Двадцать пять лет спустя он вернется к мрачным картинам этого дня в своей «Исповеди»: «Когда я увидал, как голова отделилась от тела, и то, и другое врозь застучало в ящике, я понял – не умом, а всем существом, – что никакие теории разумности существующего и прогресса не могут оправдать этого поступка и что если бы все люди в мире, по каким бы то ни было теориям, с сотворения мира, находили, что это нужно, – я знаю, что это не нужно, что это дурно…»

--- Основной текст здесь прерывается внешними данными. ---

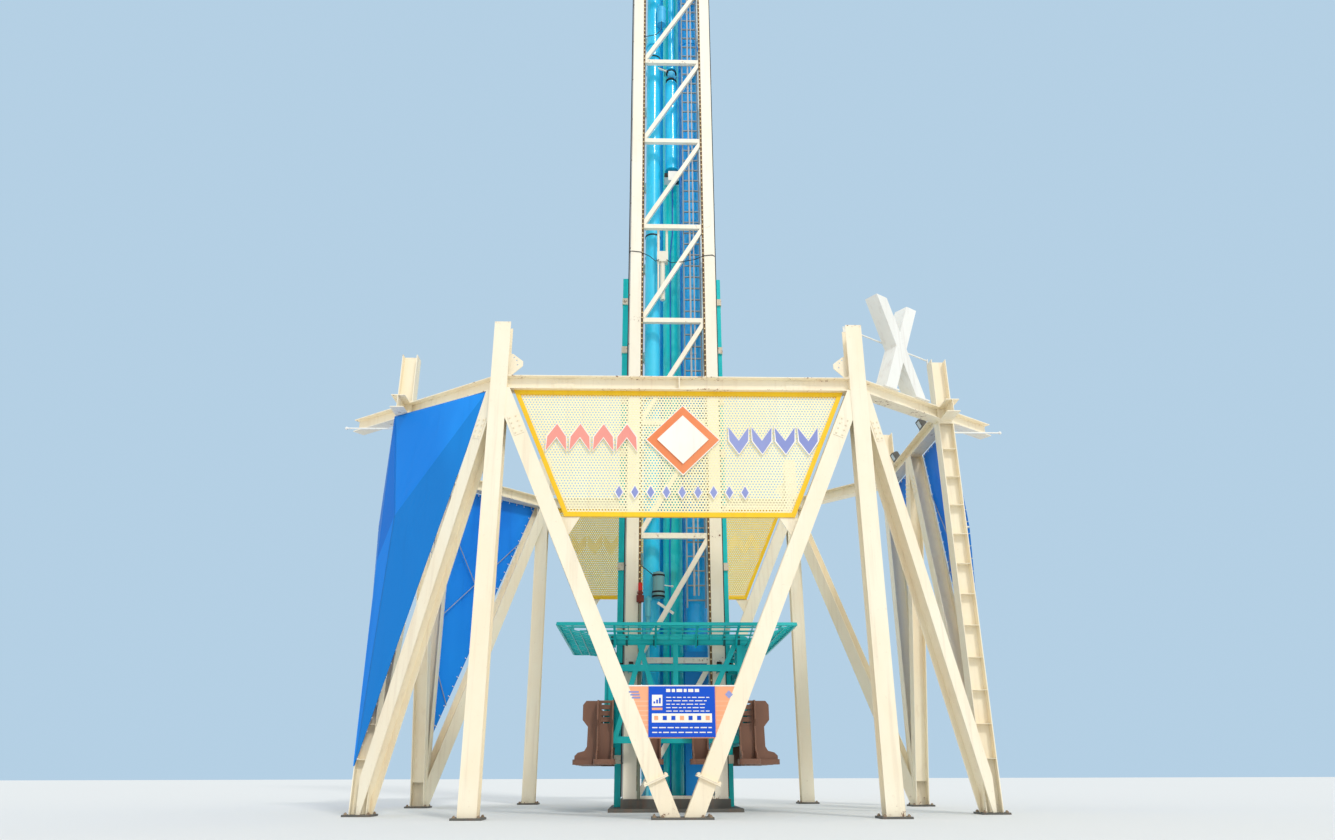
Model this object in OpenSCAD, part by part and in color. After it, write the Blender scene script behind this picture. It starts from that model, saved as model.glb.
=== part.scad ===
// Drop tower ride at half size: a square lattice mast, a carriage of sixteen seats that slides
// up it, and an eight-post frame of rolled beams round its foot. Millimetres, +Z up.
// The origin is the centre of the mast at ground level, and the front faces -Y.

/* [Mast] */
// Outside width of the square mast
mast_w = 980; // [900:10:1060]
// Width of each square corner leg
mast_leg_w = 125; // [100:5:140]
// Wall of each corner leg
mast_leg_wall = 10; // [6:1:16]
// Height of one lattice bay
bay_h = 1250; // [1100:10:1300]
// Number of lattice bays
bay_count = 20; // [19:1:22]
// Depth of the horizontal lattice bars
mast_rail_h = 55; // [40:1:70]
// Width of the diagonal lattice bars
mast_diag_w = 50; // [40:1:65]
// Thickness of the lattice bars through each face
mast_bar_t = 50; // [35:1:60]
// Set-back of the lattice from the outside of the legs
mast_bar_inset = 15; // [5:1:25]

/* [Mast base and head] */
// Width of the square base plate
base_plate_w = 1240; // [1180:10:1400]
// Thickness of the base plate
base_plate_t = 30; // [20:1:40]
// Height of the mast's foot above the ground
base_h = 110; // [90:5:160]
// Radius of the anchor bolt holes
anchor_r = 18; // [12:1:24]
// Distance of the anchor bolt holes from the plate's edge
anchor_edge = 50; // [40:1:60]
// Thickness of the head plate
head_plate_t = 25; // [15:1:40]
// Height of the head's edge beams
head_beam_h = 130; // [100:5:180]
// Width of the head's edge beams
head_beam_w = 90; // [60:5:110]

/* [Air cylinders in the mast] */
// Radius of the two left air cylinders
left_cyl_r = 88; // [70:1:100]
// Radius of the two right air cylinders
right_cyl_r = 112; // [90:1:116]
// Distance of the air cylinders from the mast's centre lines
cyl_off = 232; // [225:1:240]
// Radius of the column between the air cylinders
column_r = 105; // [90:1:110]
// Radius of the upper air tank
tank_r = 84; // [70:1:90]
// Distance of the air tank in front of the centre
tank_y = 205; // [200:1:215]
// Height of the air tank's lower end
tank_z = 7350; // [7000:10:7600]
// Length of the air tank
tank_len = 1350; // [1200:10:1500]
// Radius of the pipe above the tank
pipe_r = 38; // [25:1:45]

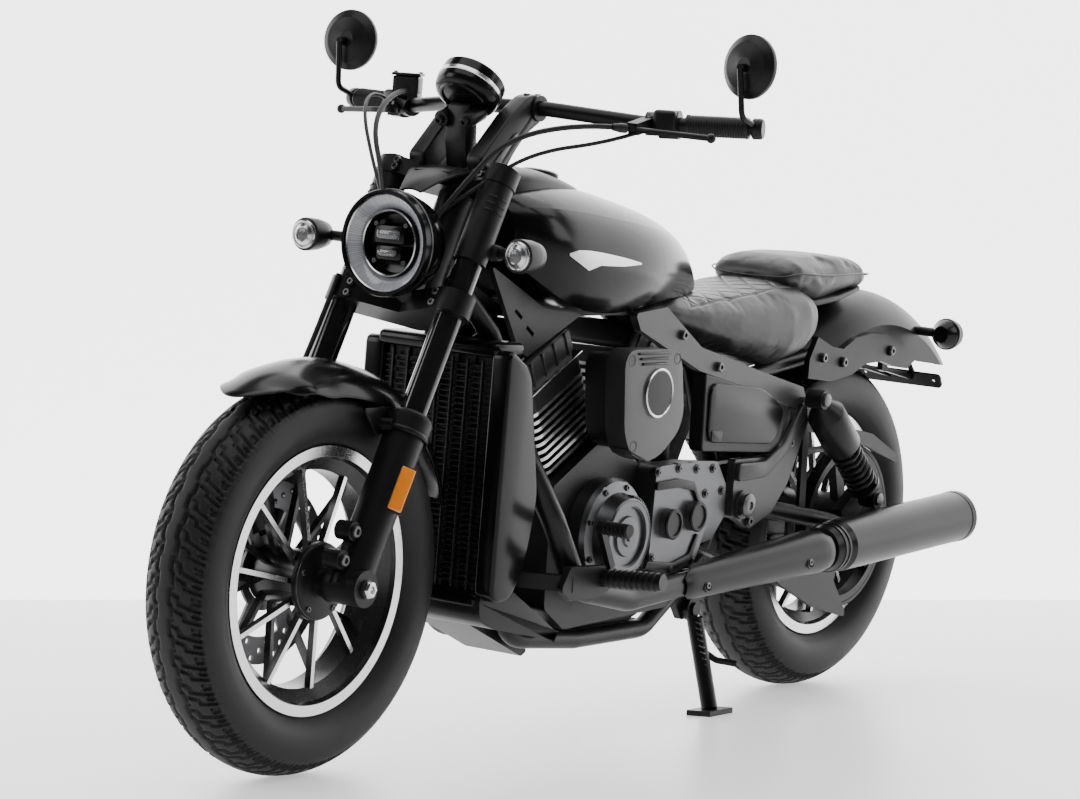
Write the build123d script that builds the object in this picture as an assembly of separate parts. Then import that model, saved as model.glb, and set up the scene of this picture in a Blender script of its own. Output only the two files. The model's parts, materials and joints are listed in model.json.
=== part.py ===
from build123d import *
import math
import os

os.makedirs("parts", exist_ok=True)

# Cruiser motorcycle that leans on its side stand. Lengths in millimetres, angles in degrees.
# It is modelled upright: x forward with 0 at the rear axle, y to the rider's left, z up from the ground.
# The last section leans it over and moves it to its origin, the bottom centre of its box.

# ---------------------------------------------------------------- driving dimensions
LEAN = 5.5                    # to the left, onto the stand
REST_STEER = -1.5             # how the steering rests: a little to the right
HEAD_X, HEAD_Z = 1264.5, 850  # middle of the steering head
RAKE = 27
FORK_OFFSET = 45              # front axle ahead of the steering axis
FORK_HALF_TRACK = 110         # fork leg from the middle plane
PIVOT_X, PIVOT_Z = 440, 392   # swingarm pivot
SWINGARM_REACH = 440          # pivot to rear axle, along x

RUN_GAP = 0.3                 # radial clearance of a turning fit
SEAT_GAP = 0.3                # clearance of a piece on its seat

# Tyres and rims. A 16 inch rim has its bead seat at a radius of 203.
FRONT_TYRE = dict(radius=320, half_width=65, crown=75)
REAR_TYRE = dict(radius=323, half_width=75, crown=90)
BEAD_SEAT = 205
LIP_RADIUS, LIP_Y, LIP_WALL = 218, 49, 6
WELL_RADIUS, RIM_WALL = 186, 9
SPOKES_PER_SIDE = 10
SPOKE_WIDTH, SPOKE_DEPTH = 8, 12
SPOKE_SKEW = 9                # how far a spoke's outer end is turned from its inner end
AXLE_RADIUS = 10
DISC_THICKNESS = 5
FRONT_DISC_Y = -62
REAR_DISC_Y = -84

# Fork, measured along the steering axis from the axle.
TUBE_RADIUS = 23
SLIDER_RADIUS, SLIDER_TOP = 34, 292
COLLAR_RADIUS, COLLAR_LENGTH = 38, 22
LOWER_CLAMP_W, UPPER_CLAMP_W = 480, 716
LOWER_CLAMP_DEPTH, UPPER_CLAMP_DEPTH = 38, 30
CLAMP_BOSS = 33
STEM_RADIUS = 15
HEAD_TUBE_RADIUS = 31
HEAD_GAP = 4                  # between the steering head and each clamp
SHROUD_RADIUS, SHROUD_LENGTH = 28, 140

# Handlebar and what it carries.
BAR_RADIUS = 12.7
BAR_TOP_X, BAR_TOP_Z = 1111, 1090
BAR_BEND_Y, BAR_HALF_SPAN = 94, 412
GRIP_RADIUS, GRIP_LENGTH = 17, 112
RISER_Y, RISER_RADIUS = 60, 17
MIRROR_RADIUS, MIRROR_THICKNESS = 52, 20

# Engine: two cylinders in a vee.
CRANK_X, CRANK_Z = 869, 365
CYLINDER_LEAN = 28
CYLINDER_BASE, CYLINDER_TOP, HEAD_TOP = 150, 278, 366
FIN_COUNT, FIN_HALF_LENGTH, FIN_HALF_WIDTH, FIN_CORNER = 9, 88, 86, 22
FIN_THICKNESS, BARREL_HALF = 6, 66
CASE_HALF_WIDTH = 108

# Hubs, pulleys and belt.
FRONT_HUB, REAR_HUB = 46, 60
FRONT_HUB_LEFT, REAR_HUB_LEFT = 44, 60
FRONT_HUB_RIGHT = FRONT_DISC_Y + DISC_THICKNESS / 2 + SEAT_GAP
REAR_HUB_RIGHT = REAR_DISC_Y + DISC_THICKNESS / 2 + SEAT_GAP
PULLEY_Y, PULLEY_RADIUS, BELT_WIDTH, BELT_DEPTH = 92, 150, 24, 7
BELT_GAP = 1.5                # between the belt and the turning rear pulley
FRONT_PULLEY_X, FRONT_PULLEY_Z, FRONT_PULLEY_RADIUS = 560, 392, 62

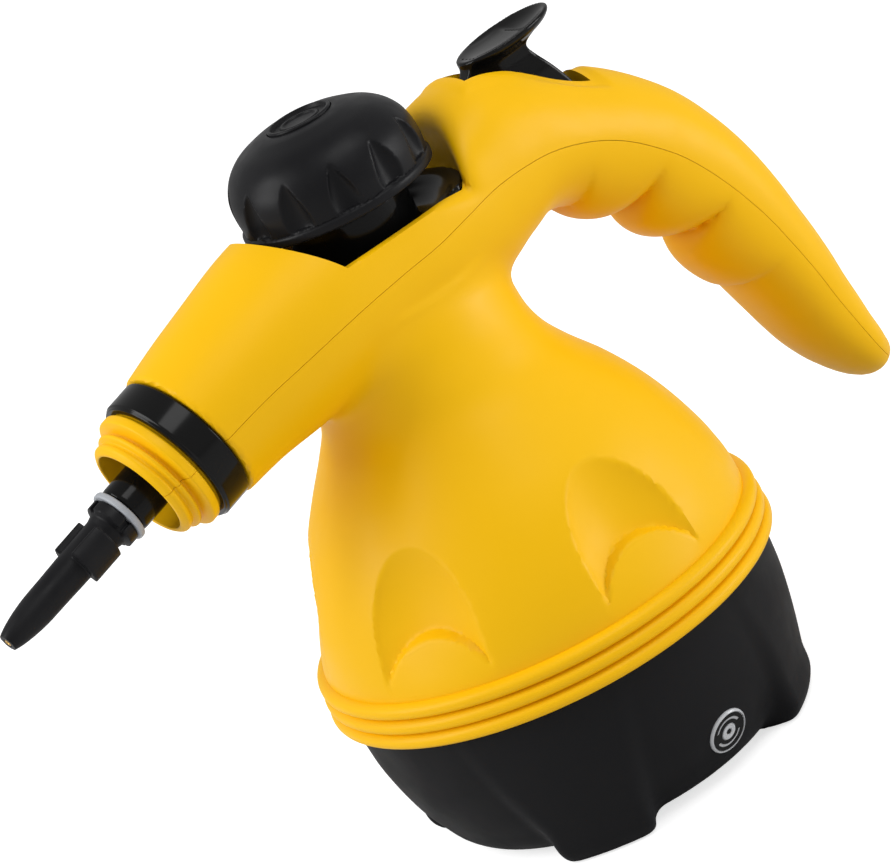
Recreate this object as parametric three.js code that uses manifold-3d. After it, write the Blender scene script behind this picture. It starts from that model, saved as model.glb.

После казни Толстой стал питать неприязнь ко всей Франции. «Правду писал Тургенев, что поэзии в этом народе il n'y a pas… [259] Вообще жизнь французская и народ мне нравятся, но человека ни из общества, ни из народа, ни одного не встретил путного». [260] Забавное замечание из уст человека, который в течение шести недель, проведенных во Франции, посещал лишь русские салоны. Теперь, наконец, он решился ехать. В мирной, чистой и добродетельной Швейцарии отдохнуть от французских ужасов. Но только ли гильотина заставила его собраться в путь? Не следует забывать, что неделю назад Лев планировал уехать из Парижа с Сергеем, что письмо, написанное Боткину по впечатлениям от казни, назвал в дневнике «глупым» и что мрачные думы не мешали ему рассуждать о возможности женитьбы на Львовой. Наверное, гильотина стала предлогом, хотя и чересчур драматическим, чтобы назначить точную дату отъезда, на который, со свойственной ему нерешительностью, он никак не мог отважиться.